Send back all the data below, exactly as given.

:: Recorded data ::

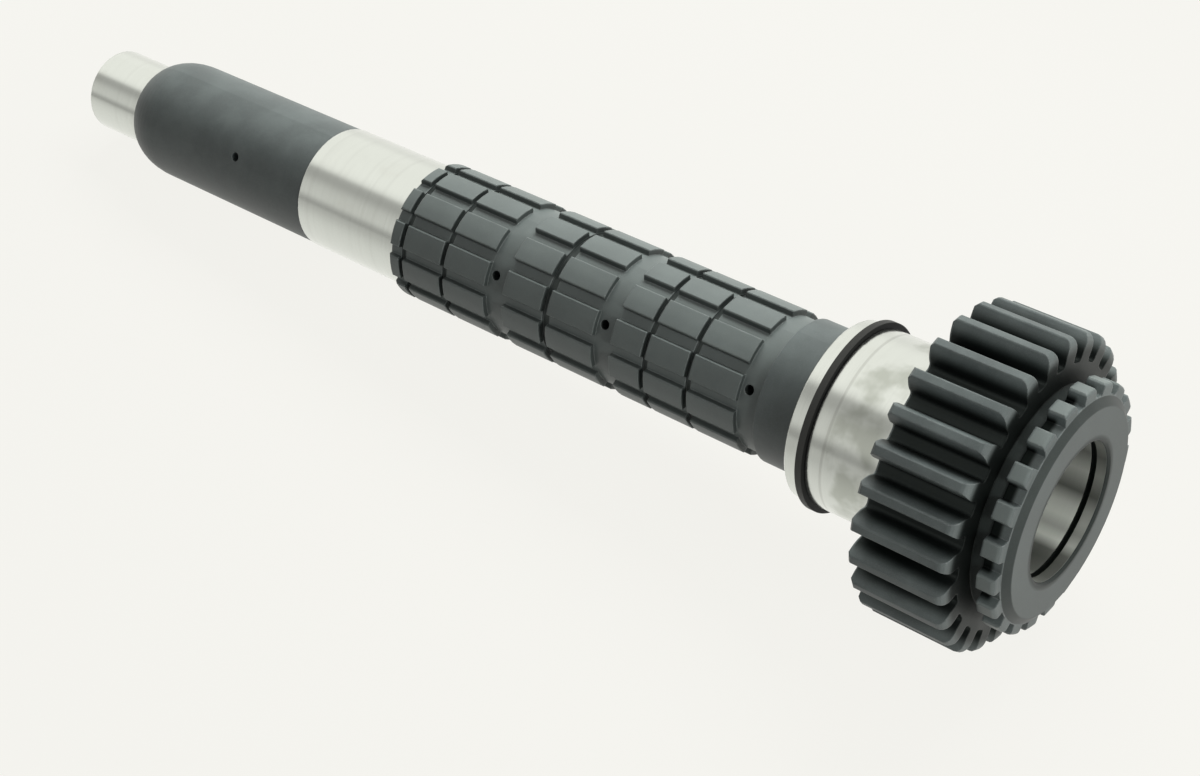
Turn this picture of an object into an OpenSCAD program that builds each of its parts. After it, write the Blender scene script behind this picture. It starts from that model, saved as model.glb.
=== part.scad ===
// Main shaft of a heavy gearbox, lying along X with its geared end towards +X.
// x = 0 is the shoulder where the splines end and the ground journal begins.
// Z is up, and angles round the shaft are turned from straight up towards -Y.

/* [Socket end] */
// Diameter of the flat front face
face_d = 90; // [86:0.5:94]
// Width of the plain cone between the front face and the dog teeth
face_cone_w = 2.5; // [1.5:0.1:4]
// Bore of the socket that pilots the next shaft
bore_d = 60; // [54:0.5:64]
// Depth of the socket's ground wall from the front face
bore_depth = 45; // [30:1:80]
// Chamfer at the mouth of the socket
bore_chamfer = 1; // [0.5:0.1:2]
// Distance from the front face to the groove in the socket
bore_groove_at = 5.5; // [4:0.1:8]
// Width of the groove in the socket
bore_groove_w = 2.5; // [1.5:0.1:3]
// Depth of the groove in the socket
bore_groove_h = 1.6; // [0.8:0.1:2]

/* [Dog teeth] */
// Number of dog teeth
dog_teeth = 21; // [19:1:22]
// Diameter over the dog teeth
dog_tip_d = 107; // [104:0.5:112]
// Diameter at the root of the dog teeth
dog_root_d = 97.6; // [94:0.1:99]
// Length of the dog teeth
dog_w = 8; // [6:0.5:10]
// Width of a dog tooth at its tip
dog_tooth_w = 7.4; // [6:0.1:9]
// Lean of each side of a dog tooth
dog_flank_angle = 8; // [4:1:14]
// Bevel along the top edges of each dog tooth
dog_bevel = 1; // [0.3:0.1:1.2]
// Length of the rounding at the front end of each dog tooth
dog_ease_w = 1.6; // [0.8:0.1:3]
// Drop of the rounding at the front end of each dog tooth
dog_ease_h = 1.8; // [0.8:0.1:3]
// Angle of the first dog tooth
dog_phase = 3.46; // [0:0.01:20]

/* [Relief groove] */
// Width of the relief groove between the gear and the dog teeth
gap_w = 5.5; // [4:0.5:8]
// Diameter at the bottom of the relief groove
gap_d = 96.4; // [90:0.1:97.4]

/* [Gear] */
// Number of gear teeth
gear_teeth = 26; // [24:1:28]
// Module of the gear
gear_module = 5; // [4.8:0.1:5.2]
// Pressure angle of the gear
gear_pressure = 20; // [18:0.5:22]
// Profile shift of the gear, in modules
gear_shift = -0.32; // [-0.4:0.02:0]
// Thinning of each tooth for running clearance
gear_backlash = 0.2; // [0:0.05:0.5]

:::

- [Output]:
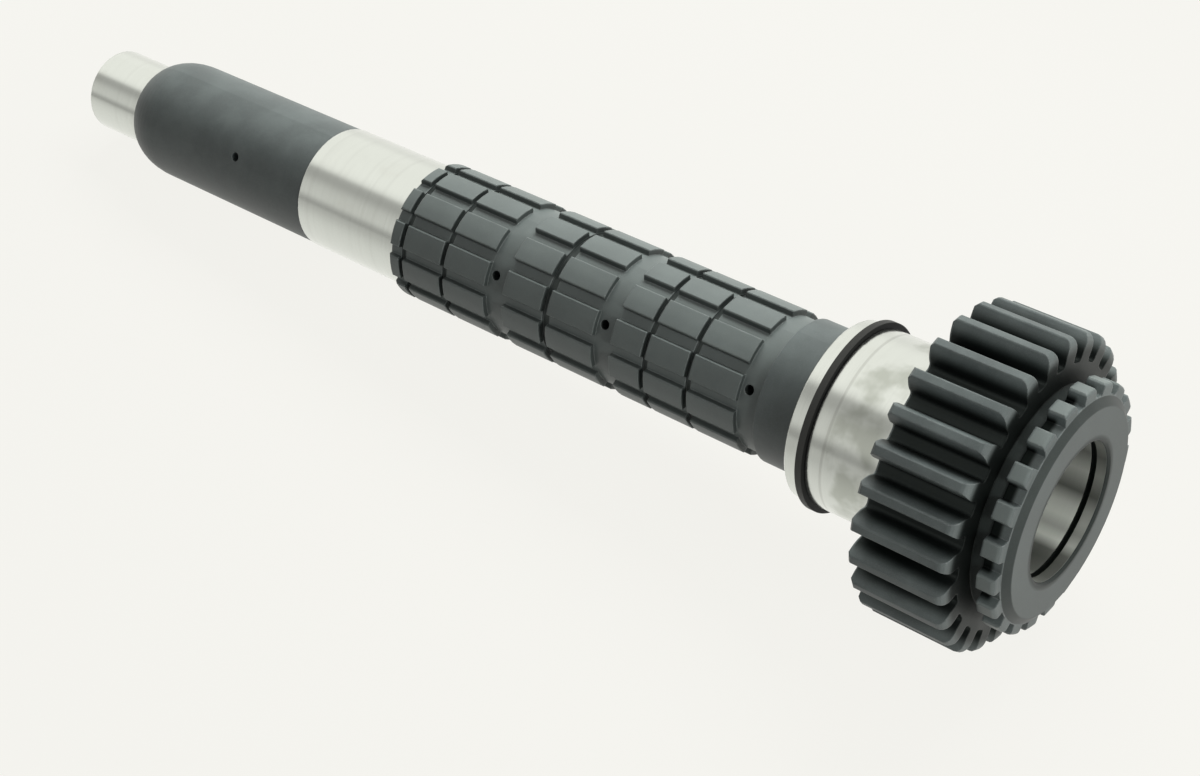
Turn this picture of an object into an OpenSCAD program that builds each of its parts. After it, write the Blender scene script behind this picture. It starts from that model, saved as model.glb.
=== part.scad ===
// Main shaft of a heavy gearbox, lying along X with its geared end towards +X.
// x = 0 is the shoulder where the splines end and the ground journal begins.
// Z is up, and angles round the shaft are turned from straight up towards -Y.

/* [Socket end] */
// Diameter of the flat front face
face_d = 90; // [86:0.5:94]
// Width of the plain cone between the front face and the dog teeth
face_cone_w = 2.5; // [1.5:0.1:4]
// Bore of the socket that pilots the next shaft
bore_d = 60; // [54:0.5:64]
// Depth of the socket's ground wall from the front face
bore_depth = 45; // [30:1:80]
// Chamfer at the mouth of the socket
bore_chamfer = 1; // [0.5:0.1:2]
// Distance from the front face to the groove in the socket
bore_groove_at = 5.5; // [4:0.1:8]
// Width of the groove in the socket
bore_groove_w = 2.5; // [1.5:0.1:3]
// Depth of the groove in the socket
bore_groove_h = 1.6; // [0.8:0.1:2]

/* [Dog teeth] */
// Number of dog teeth
dog_teeth = 21; // [19:1:22]
// Diameter over the dog teeth
dog_tip_d = 107; // [104:0.5:112]
// Diameter at the root of the dog teeth
dog_root_d = 97.6; // [94:0.1:99]
// Length of the dog teeth
dog_w = 8; // [6:0.5:10]
// Width of a dog tooth at its tip
dog_tooth_w = 7.4; // [6:0.1:9]
// Lean of each side of a dog tooth
dog_flank_angle = 8; // [4:1:14]
// Bevel along the top edges of each dog tooth
dog_bevel = 1; // [0.3:0.1:1.2]
// Length of the rounding at the front end of each dog tooth
dog_ease_w = 1.6; // [0.8:0.1:3]
// Drop of the rounding at the front end of each dog tooth
dog_ease_h = 1.8; // [0.8:0.1:3]
// Angle of the first dog tooth
dog_phase = 3.46; // [0:0.01:20]

/* [Relief groove] */
// Width of the relief groove between the gear and the dog teeth
gap_w = 5.5; // [4:0.5:8]
// Diameter at the bottom of the relief groove
gap_d = 96.4; // [90:0.1:97.4]

/* [Gear] */
// Number of gear teeth
gear_teeth = 26; // [24:1:28]
// Module of the gear
gear_module = 5; // [4.8:0.1:5.2]
// Pressure angle of the gear
gear_pressure = 20; // [18:0.5:22]
// Profile shift of the gear, in modules
gear_shift = -0.32; // [-0.4:0.02:0]
// Thinning of each tooth for running clearance
gear_backlash = 0.2; // [0:0.05:0.5]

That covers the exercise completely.